An Occurrence at Owl Creek Avenue

He knew that enticing aroma. A mixture of fragrant peanut butter.  It was a change of pace from yesterday’s bread loaf, and didn’t require chewing through the plastic bread bag to get it.

But Tick knew the risk.  That aroma was attached to a trap.  Tick could see the big steel bar.  One nibble the wrong way, and that bar would come crashing down on his head.  Instant death.

No.  The aroma couldn’t hold back.  Must have.  Must taste.

One nibble.  Nothing.  No danger.

Two nibbles.  Nothing.  The hoop stayed put.
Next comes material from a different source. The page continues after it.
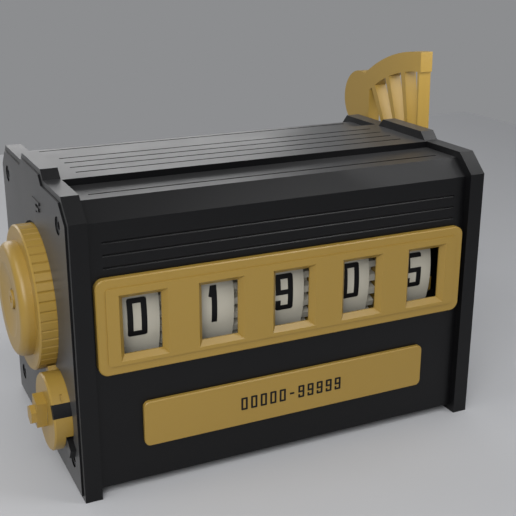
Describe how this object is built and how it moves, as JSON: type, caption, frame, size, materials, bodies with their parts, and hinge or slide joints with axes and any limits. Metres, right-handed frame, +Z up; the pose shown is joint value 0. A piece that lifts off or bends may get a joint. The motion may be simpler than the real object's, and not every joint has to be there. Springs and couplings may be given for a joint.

Three nibbles.  And suddenly, Tick could feel the sliver of peanut butter give way under his nose.  In an instant, the hoop activated with a snap.

Wait.  The hoop landed across Tick’s body.  It didn’t hit him in the head or in the neck.

The trap activated, but it didn’t kill him.

But Tick knew he had only moments to escape.  The trap made a very loud whacking sound, and whoever laid the trap would surely come to investigate.

Wiggle.  Wriggle.  Ugh.  The bar was heavy.  Tick squeaked in pain.

But slowly… ever so slowly… Tick slid his furry body down the side of the trap.  I can do this, he thought.  I can escape the clutches.

It hurts so much.  But escape meant so much more.

One chance.  Almost there.

Push.  Wiggle.  Push.  Wiggle.

And after a few agonizing minutes …

Tick pulled himself free from the mouse trap.

I’ve got to get out of here, Tick thought.  Got to warn the others.  We need to escape.

There’s an escape hole in the kitchen.  If Tick can get to the escape hole, he can make it to the basement, where his family and others of his kind lived in the shadows.  Perhaps it is a time to find a new home, Tick thought.  I have to warn the others.

There’s a panel behind the fridge.  The humans will never catch me.  And I’ll be back with my brothers and sisters, and we’ll declare war on this human.  We’ll bring the fleas and mites on our backs to infect his children.  We’ll chew their food and cause it to spoil.  We will breed faster than he can kill us.

Got to keep moving.  Got to escape.  The hole in the wall is just behind the fridge.  Tick can see it.

But as he scurried closer to the wall, Tick felt a numb pain in the back of his neck.  Just some pain from trying to escape the mouse trap, he thought.  I’m almost there. I can recover and heal with my kind.  Just a few scurries away.

Tick thought of his family in the basement.  The loved ones that he planned on impregnating as soon as he got to them, to share his vermin seed and propagate an army of mice against this human usurper.  My numbers will be legion, Tick thought.  My children shall avenge my injuries.  And my grandchildren will sing of their deeds.  It is not over.

Ow.  More pain along his neck.  But he can’t stop now.  The escape hole is within sight.  Just a few steps more.

Just a few steps more.  He can see freedom.  Freedom and revenge.  Tick will not be dissuaded.

As he is about to crawl into the hole, he feels a stunning blow upon the back of the neck; a blinding white light blazes all about him with a sound like the crack of a whip – then all is darkness and silence!

Tick was dead; his body, with a broken neck, lay motionless under the hoop of the mousetrap in the kitchen of the home on Owl Creek Avenue.